The upshot of this is that I won't have a Korean bank account - HSBC have lost a customer - and I'm always going to hold a grudge against HSBC and will no doubt spend the next 20 years bad-mouthing them (this is just the beginning!)

Tuesday, October 03, 2006

I Am a Camera

I clearly didn't think through the implications of starting a blog. I've harboured increasingly unlikely ambitions of becoming a writer ever since reading my first Haruki Murakami novel, but despite having a lot of ideas and experiences over the years, I rarely put pen to paper, so all I have to show for it are a few semi-completed short stories and as sense of being intellectually poorer for the experience.

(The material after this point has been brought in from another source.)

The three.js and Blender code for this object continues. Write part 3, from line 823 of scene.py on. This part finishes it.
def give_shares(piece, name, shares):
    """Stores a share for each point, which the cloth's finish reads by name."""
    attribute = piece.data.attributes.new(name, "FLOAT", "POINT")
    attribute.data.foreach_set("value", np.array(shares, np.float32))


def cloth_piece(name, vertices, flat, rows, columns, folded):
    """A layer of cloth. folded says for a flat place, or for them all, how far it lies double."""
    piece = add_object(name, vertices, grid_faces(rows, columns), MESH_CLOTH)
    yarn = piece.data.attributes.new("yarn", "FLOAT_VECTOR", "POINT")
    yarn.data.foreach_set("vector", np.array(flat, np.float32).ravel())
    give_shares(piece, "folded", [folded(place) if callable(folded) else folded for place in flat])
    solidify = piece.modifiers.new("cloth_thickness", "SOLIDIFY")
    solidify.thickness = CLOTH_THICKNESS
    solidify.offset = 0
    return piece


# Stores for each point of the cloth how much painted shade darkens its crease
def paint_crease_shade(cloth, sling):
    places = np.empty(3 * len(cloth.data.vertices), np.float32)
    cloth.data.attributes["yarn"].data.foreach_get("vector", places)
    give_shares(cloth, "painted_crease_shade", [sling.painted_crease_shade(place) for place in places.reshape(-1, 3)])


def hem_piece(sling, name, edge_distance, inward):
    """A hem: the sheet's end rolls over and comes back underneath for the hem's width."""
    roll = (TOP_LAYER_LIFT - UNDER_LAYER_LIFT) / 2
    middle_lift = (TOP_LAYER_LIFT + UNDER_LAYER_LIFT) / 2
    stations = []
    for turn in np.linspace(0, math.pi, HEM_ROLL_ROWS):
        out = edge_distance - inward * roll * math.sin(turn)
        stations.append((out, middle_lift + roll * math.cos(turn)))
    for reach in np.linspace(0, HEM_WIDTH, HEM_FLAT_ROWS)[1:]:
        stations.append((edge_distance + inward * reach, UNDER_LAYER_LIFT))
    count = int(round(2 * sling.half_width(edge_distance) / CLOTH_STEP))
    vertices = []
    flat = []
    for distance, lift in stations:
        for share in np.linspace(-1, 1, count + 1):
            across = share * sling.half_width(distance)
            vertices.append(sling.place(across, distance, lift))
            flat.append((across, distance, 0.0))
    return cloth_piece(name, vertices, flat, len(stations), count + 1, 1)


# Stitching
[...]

Novelists often get the accolades but I have great respect for journalists, who are expected to write great material to tight deadlines at inconvenient times. No luxury of writer's block for them. This impression was only further emphasised when a reporter for a Japanese newspaper related some stories while staying at my house last week (although I also now find the profession rather depressing).

Blogging is like journalism. My natural instinct is to wish to write interesting and insightful articles, but what I'm more likely to end up with is dry, factual material because my life is chaotic and I'm too busy or tired to think.

Much like my Japanese acquaintance, I wanted to write, not to be a photographer. But in a multi-media world photographs are a minimum requirement, so much as he reluctantly carries around his camera I realise so must I if I am to better capture the essence of Korea and compromise with the medium. I don't really mind so much, but I'm slightly annoyed with myself that I didn't think this through earlier, because it was always going to have to be this way.

So, in the middle of the chaos of preparing for my move, building work, visiting friends, illness and other tasks, I researched cameras, and bought a Canon IXUS 800 - cheapest online retail price £240 - for £178 from Canon's Outlet Store on eBay. Traders, eh? So now there will be pictures... eventually.